Rows from a 3D modeling dataset:
════════════════
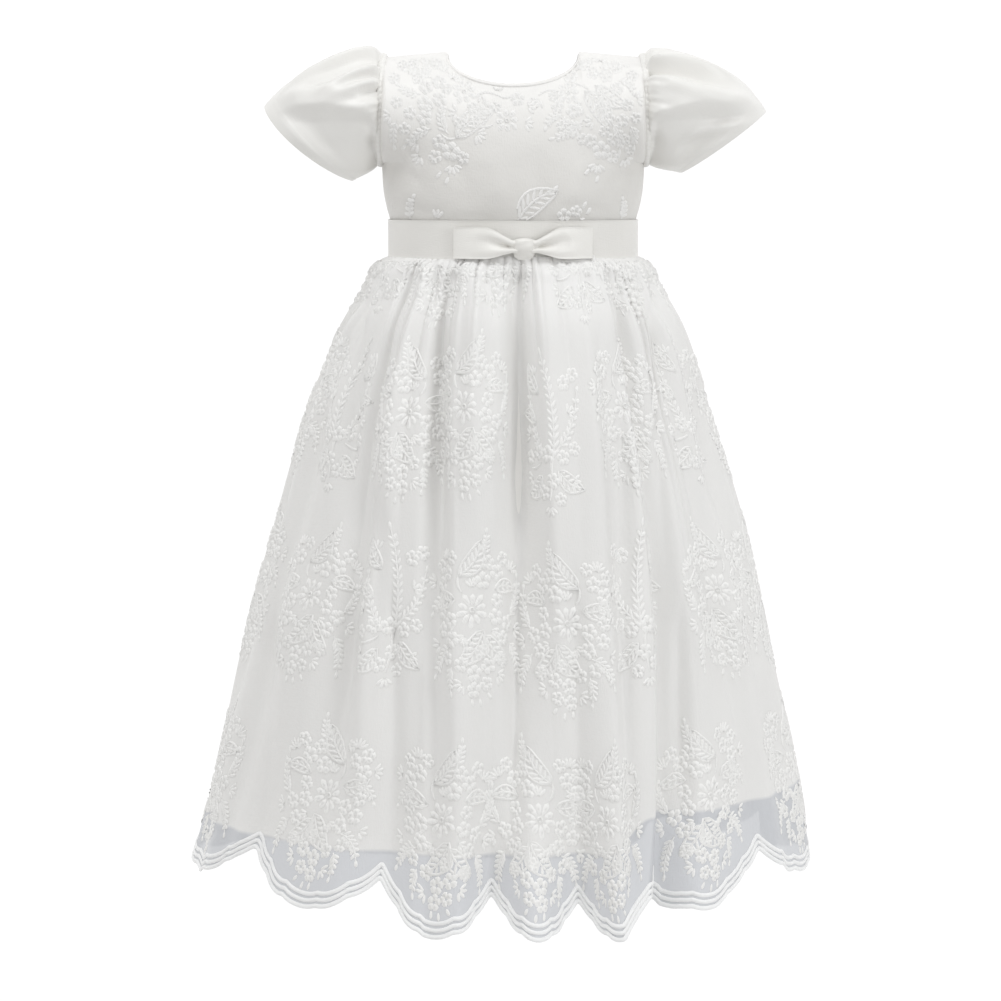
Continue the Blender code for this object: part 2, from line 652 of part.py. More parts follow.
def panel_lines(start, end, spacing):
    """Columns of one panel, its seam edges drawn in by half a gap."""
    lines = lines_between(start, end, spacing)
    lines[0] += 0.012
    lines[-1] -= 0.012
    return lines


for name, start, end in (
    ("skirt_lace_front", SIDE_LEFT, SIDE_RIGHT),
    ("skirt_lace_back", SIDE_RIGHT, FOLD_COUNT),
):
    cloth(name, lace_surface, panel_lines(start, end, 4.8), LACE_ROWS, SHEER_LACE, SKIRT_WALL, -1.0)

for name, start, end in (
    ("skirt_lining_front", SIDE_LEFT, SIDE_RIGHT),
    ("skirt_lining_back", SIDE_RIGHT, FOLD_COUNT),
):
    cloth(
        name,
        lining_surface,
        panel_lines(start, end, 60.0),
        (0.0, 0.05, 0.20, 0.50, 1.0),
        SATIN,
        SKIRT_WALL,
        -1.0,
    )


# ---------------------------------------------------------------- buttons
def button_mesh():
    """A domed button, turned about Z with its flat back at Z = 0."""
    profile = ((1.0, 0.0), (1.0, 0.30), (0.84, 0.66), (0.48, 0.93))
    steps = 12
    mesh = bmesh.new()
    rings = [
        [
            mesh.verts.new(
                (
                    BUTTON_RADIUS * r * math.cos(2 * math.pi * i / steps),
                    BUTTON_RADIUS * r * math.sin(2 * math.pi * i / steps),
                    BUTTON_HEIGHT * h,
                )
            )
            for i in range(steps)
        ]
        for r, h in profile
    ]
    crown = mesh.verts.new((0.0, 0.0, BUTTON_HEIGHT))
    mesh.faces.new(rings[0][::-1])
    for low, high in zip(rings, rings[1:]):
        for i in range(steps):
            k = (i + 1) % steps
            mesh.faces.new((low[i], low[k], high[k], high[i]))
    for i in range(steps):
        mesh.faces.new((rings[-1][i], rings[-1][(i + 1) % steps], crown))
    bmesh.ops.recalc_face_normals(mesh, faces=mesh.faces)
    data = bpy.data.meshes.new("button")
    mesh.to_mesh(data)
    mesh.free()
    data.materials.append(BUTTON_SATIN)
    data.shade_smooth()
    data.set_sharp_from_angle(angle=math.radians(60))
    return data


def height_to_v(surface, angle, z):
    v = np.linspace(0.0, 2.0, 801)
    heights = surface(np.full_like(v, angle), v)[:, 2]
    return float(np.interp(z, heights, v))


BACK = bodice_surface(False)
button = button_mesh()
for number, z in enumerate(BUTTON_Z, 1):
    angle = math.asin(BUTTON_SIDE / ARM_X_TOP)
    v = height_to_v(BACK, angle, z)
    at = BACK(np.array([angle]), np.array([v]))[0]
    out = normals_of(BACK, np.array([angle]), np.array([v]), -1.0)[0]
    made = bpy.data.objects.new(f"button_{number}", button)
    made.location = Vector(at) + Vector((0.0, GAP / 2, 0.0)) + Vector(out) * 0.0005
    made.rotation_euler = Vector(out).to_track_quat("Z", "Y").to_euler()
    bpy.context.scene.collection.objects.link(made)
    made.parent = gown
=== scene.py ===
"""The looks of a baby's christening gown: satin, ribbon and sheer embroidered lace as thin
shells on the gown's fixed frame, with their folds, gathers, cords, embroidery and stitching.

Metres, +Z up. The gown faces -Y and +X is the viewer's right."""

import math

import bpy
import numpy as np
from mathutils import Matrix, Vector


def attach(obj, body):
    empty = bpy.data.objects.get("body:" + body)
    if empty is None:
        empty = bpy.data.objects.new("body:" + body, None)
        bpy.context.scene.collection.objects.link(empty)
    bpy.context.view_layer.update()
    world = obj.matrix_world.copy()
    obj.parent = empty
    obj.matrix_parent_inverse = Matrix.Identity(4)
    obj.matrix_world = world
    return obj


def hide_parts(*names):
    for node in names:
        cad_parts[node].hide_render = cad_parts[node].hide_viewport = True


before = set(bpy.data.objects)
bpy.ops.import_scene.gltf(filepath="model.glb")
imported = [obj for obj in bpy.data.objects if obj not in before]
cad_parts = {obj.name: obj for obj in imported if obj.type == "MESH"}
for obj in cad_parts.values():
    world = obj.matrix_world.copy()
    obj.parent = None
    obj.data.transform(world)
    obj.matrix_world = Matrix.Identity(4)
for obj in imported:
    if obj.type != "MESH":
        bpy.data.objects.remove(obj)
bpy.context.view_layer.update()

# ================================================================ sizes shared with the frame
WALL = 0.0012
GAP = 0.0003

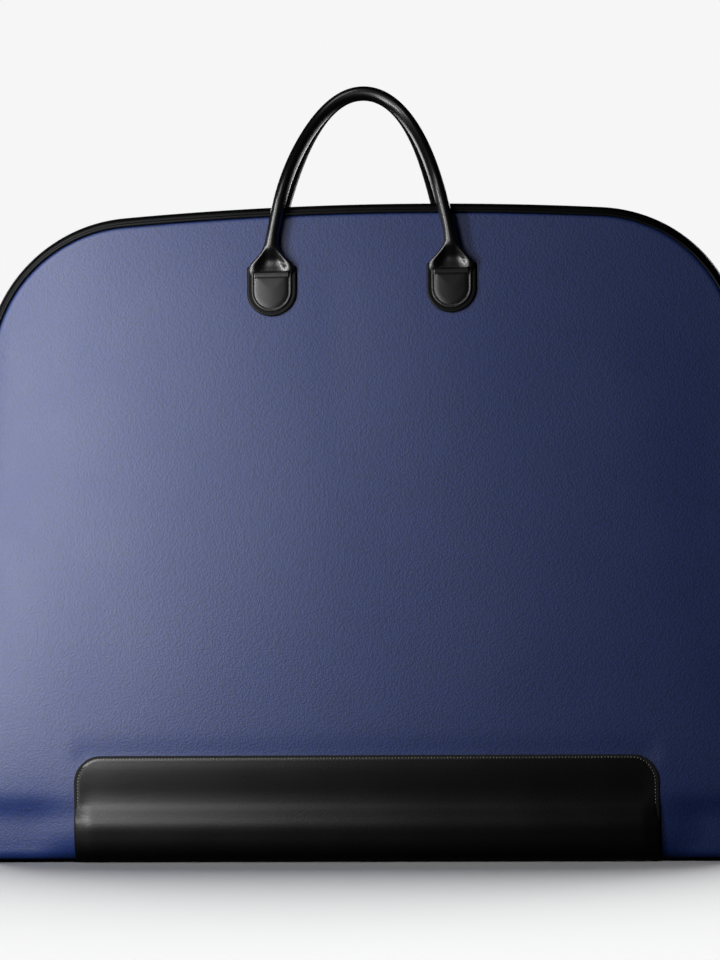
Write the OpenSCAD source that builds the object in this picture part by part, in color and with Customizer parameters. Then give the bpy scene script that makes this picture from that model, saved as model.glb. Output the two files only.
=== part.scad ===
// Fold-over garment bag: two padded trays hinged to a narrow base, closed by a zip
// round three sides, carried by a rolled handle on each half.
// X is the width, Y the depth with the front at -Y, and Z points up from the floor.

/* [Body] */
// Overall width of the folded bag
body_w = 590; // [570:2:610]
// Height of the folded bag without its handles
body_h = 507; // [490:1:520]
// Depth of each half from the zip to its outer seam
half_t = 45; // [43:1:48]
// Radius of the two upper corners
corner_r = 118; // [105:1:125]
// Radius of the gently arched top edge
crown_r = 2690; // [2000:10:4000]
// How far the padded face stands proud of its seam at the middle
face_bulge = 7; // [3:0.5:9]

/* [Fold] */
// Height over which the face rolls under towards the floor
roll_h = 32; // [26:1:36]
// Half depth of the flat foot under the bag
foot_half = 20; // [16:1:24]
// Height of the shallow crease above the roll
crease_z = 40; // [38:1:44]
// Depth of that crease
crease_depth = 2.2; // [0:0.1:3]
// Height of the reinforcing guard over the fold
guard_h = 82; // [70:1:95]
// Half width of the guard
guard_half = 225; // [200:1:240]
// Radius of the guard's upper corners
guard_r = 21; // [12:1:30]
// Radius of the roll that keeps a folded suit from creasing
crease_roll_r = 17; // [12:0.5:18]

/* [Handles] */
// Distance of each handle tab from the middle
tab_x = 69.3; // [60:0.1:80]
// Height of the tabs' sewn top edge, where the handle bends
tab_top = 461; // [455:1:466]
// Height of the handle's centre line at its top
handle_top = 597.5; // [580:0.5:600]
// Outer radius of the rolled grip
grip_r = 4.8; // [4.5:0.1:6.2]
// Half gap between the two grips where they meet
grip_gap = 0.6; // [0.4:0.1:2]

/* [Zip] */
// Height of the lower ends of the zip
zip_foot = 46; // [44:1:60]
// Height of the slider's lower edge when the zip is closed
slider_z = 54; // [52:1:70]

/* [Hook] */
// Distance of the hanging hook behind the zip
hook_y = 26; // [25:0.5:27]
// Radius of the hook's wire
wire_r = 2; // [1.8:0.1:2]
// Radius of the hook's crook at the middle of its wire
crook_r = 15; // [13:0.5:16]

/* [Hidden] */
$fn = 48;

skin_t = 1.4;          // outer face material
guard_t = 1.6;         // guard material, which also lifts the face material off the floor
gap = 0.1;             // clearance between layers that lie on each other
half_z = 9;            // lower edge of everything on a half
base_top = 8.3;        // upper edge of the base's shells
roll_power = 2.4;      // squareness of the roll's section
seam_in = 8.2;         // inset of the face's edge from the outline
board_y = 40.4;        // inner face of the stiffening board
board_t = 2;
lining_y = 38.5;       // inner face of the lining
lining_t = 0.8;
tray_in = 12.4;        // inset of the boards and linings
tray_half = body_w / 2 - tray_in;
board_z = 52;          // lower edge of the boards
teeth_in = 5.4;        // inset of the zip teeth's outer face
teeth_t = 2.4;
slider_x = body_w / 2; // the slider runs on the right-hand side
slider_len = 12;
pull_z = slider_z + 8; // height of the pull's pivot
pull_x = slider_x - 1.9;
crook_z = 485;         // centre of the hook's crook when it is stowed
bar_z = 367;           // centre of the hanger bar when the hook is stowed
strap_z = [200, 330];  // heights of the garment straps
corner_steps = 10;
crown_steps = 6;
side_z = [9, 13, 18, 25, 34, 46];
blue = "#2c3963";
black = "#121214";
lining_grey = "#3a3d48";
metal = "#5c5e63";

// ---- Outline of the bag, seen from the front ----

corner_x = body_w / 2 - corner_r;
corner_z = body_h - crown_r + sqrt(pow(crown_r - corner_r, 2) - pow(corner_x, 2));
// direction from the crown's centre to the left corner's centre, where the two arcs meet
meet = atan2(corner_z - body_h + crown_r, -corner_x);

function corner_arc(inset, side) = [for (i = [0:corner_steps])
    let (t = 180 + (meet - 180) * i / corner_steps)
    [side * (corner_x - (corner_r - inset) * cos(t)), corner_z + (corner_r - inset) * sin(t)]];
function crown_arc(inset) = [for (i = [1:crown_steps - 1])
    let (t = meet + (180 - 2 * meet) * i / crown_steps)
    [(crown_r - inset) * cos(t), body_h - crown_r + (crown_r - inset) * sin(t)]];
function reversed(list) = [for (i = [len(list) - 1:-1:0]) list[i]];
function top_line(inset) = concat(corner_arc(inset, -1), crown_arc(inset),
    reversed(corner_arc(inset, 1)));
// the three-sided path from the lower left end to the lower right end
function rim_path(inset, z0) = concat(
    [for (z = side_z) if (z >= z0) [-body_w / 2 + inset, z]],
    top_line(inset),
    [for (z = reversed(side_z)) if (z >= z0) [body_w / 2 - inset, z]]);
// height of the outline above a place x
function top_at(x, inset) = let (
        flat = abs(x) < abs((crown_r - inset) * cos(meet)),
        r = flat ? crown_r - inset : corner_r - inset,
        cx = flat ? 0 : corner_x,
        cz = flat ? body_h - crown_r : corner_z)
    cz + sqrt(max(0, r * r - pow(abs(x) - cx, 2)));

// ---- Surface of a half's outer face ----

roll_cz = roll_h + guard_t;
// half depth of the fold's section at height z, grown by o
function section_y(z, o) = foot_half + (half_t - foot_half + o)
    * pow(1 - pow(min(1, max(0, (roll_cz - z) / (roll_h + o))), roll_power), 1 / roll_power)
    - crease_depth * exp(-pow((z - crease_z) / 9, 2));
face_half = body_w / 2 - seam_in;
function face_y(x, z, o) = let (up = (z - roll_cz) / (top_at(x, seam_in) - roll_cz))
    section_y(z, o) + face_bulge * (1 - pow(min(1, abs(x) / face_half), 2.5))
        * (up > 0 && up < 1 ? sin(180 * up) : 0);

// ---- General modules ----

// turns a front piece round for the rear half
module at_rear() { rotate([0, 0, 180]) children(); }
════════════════
» INSTRUCTION
Return nothing but the lines from the start of the listing above through the line containing "SHEER_LACE, SKIRT_WALL, -1.0)", exactly as given.

» RESPONSE
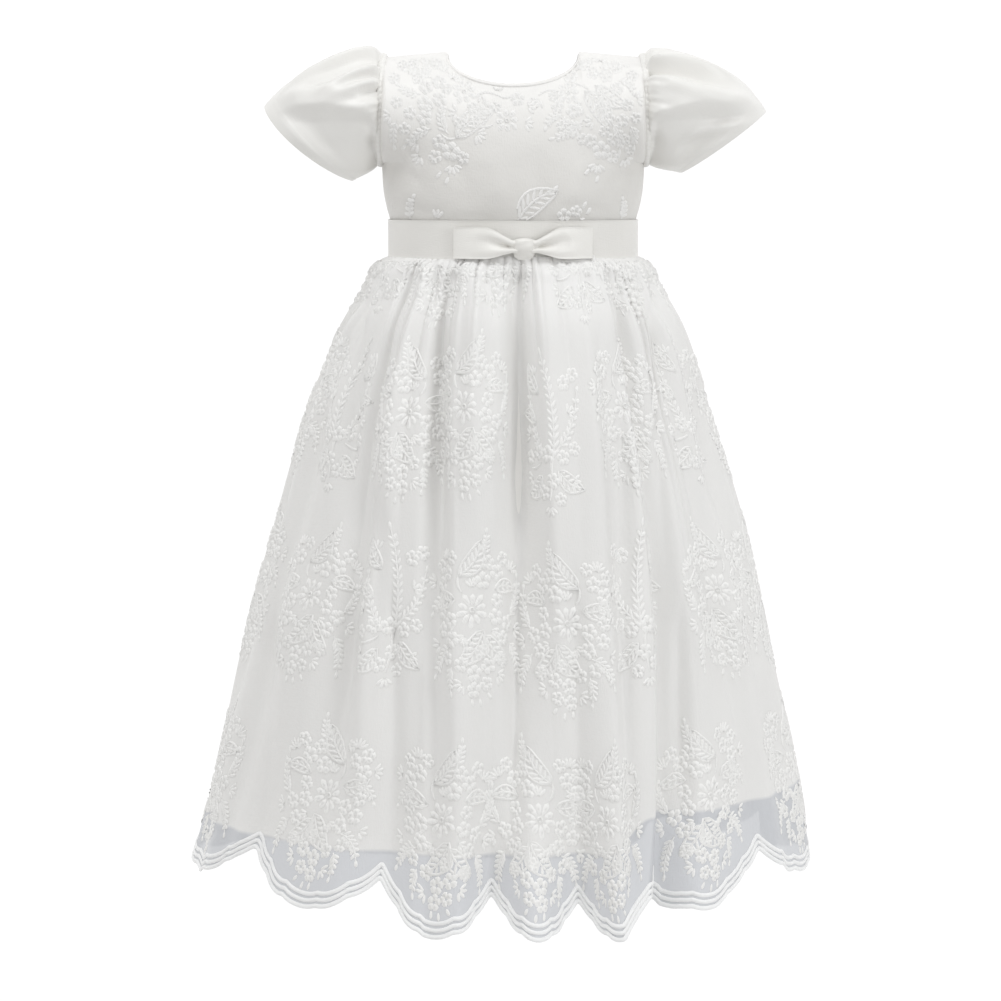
Continue the Blender code for this object: part 2, from line 652 of part.py. More parts follow.
def panel_lines(start, end, spacing):
    """Columns of one panel, its seam edges drawn in by half a gap."""
    lines = lines_between(start, end, spacing)
    lines[0] += 0.012
    lines[-1] -= 0.012
    return lines


for name, start, end in (
    ("skirt_lace_front", SIDE_LEFT, SIDE_RIGHT),
    ("skirt_lace_back", SIDE_RIGHT, FOLD_COUNT),
):
    cloth(name, lace_surface, panel_lines(start, end, 4.8), LACE_ROWS, SHEER_LACE, SKIRT_WALL, -1.0)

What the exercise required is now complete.